* [Object modeling scripts]

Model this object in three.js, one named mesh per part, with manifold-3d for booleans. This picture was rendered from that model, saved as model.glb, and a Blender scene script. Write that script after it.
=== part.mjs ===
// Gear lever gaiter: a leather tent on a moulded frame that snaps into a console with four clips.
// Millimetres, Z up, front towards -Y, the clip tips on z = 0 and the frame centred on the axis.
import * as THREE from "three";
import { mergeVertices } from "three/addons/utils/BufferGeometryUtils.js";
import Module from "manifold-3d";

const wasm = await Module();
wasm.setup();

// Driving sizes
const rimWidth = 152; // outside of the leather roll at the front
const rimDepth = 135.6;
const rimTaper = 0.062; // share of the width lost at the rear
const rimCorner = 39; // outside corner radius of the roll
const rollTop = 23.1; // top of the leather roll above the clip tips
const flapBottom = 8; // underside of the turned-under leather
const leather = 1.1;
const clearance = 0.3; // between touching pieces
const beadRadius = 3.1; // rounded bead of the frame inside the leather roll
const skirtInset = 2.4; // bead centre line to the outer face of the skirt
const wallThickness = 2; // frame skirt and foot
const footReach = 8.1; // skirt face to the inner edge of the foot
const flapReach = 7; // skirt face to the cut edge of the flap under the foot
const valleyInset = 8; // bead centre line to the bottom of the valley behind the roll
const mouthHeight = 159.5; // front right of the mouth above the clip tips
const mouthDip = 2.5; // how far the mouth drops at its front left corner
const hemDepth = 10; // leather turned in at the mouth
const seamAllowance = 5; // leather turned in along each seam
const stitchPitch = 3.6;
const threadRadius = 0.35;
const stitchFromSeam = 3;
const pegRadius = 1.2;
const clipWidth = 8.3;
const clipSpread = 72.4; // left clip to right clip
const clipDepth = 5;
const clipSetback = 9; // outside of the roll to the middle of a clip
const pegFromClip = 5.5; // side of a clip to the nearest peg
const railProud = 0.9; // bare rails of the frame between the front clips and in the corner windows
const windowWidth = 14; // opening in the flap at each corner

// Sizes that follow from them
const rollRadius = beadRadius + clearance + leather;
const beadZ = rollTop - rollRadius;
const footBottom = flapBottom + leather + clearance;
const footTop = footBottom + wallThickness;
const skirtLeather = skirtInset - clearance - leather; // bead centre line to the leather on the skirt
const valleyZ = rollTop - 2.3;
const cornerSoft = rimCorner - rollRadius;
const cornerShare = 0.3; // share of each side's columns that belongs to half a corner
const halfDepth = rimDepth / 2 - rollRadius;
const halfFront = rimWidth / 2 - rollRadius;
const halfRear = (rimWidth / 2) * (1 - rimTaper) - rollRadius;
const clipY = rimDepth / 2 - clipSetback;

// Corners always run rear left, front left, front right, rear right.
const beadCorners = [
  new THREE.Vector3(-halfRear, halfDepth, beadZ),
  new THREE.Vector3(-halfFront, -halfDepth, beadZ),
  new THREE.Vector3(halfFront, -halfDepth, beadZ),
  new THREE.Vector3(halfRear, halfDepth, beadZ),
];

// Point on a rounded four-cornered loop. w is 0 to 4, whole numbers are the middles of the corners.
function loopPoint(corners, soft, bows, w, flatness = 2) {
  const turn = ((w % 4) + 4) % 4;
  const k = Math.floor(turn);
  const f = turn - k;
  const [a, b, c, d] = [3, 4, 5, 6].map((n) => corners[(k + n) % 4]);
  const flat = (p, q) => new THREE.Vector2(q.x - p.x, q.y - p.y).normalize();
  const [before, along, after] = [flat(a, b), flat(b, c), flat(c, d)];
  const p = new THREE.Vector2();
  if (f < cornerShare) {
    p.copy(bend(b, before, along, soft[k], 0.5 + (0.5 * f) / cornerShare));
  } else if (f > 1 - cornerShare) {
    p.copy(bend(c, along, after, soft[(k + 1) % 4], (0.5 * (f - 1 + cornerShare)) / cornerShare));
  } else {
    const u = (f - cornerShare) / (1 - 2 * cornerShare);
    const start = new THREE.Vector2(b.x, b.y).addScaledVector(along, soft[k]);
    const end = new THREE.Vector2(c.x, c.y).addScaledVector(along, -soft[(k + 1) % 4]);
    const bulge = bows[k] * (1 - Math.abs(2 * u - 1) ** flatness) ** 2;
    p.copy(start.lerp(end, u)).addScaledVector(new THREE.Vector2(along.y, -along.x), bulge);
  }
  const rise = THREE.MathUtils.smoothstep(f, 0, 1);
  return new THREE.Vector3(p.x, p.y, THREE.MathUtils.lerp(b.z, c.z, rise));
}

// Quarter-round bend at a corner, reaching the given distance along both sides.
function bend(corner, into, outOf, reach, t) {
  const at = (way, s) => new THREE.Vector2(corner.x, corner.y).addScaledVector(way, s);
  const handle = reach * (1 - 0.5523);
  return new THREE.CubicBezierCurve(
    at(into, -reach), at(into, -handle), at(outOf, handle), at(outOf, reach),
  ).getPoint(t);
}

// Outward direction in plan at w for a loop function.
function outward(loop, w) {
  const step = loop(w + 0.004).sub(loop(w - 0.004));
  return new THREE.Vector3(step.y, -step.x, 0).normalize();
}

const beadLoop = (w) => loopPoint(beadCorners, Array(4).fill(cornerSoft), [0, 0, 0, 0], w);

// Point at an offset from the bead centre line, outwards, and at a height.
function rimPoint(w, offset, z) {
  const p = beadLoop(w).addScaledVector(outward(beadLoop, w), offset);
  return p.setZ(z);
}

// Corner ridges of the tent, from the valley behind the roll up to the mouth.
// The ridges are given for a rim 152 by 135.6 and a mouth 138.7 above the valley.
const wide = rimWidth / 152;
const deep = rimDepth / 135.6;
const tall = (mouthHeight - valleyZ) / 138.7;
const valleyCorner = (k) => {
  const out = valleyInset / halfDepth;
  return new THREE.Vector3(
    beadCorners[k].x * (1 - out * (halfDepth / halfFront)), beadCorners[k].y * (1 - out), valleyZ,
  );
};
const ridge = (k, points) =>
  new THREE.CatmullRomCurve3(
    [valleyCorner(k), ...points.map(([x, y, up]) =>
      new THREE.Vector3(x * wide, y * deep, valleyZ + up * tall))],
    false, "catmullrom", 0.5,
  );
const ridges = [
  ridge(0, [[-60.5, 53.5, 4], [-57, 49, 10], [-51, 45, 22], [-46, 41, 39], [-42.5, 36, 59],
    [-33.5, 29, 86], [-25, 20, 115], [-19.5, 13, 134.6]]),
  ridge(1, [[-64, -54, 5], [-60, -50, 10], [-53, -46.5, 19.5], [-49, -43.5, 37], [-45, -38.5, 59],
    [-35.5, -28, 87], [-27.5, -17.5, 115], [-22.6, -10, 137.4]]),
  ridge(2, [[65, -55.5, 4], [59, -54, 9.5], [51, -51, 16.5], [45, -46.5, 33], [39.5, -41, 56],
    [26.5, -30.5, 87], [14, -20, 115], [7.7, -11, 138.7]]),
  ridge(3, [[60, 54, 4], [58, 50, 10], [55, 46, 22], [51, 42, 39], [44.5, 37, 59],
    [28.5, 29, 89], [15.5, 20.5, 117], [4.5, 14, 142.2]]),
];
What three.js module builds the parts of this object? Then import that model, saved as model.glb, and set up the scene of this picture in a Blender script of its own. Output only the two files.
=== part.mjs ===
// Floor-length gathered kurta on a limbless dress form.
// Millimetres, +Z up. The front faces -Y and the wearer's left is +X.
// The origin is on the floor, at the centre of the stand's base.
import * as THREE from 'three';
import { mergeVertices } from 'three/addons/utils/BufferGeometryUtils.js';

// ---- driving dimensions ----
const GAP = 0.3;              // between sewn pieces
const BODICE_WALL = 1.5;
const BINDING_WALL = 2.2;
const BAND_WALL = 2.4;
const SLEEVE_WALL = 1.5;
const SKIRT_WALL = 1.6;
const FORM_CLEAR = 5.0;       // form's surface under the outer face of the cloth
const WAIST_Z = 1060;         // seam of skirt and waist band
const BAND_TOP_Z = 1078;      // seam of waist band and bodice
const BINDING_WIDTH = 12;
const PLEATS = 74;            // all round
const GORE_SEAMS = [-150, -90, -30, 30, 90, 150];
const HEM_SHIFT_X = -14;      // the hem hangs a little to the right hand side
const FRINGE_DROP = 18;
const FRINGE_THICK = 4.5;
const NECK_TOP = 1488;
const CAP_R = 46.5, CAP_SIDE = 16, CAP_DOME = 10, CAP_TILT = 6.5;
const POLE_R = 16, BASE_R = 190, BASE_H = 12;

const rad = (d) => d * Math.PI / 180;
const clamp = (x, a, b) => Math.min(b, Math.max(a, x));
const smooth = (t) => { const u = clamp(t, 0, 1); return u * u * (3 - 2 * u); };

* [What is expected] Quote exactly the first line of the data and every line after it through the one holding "wasm.setup();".

* [Reply]
Model this object in three.js, one named mesh per part, with manifold-3d for booleans. This picture was rendered from that model, saved as model.glb, and a Blender scene script. Write that script after it.
=== part.mjs ===
// Gear lever gaiter: a leather tent on a moulded frame that snaps into a console with four clips.
// Millimetres, Z up, front towards -Y, the clip tips on z = 0 and the frame centred on the axis.
import * as THREE from "three";
import { mergeVertices } from "three/addons/utils/BufferGeometryUtils.js";
import Module from "manifold-3d";

const wasm = await Module();
wasm.setup();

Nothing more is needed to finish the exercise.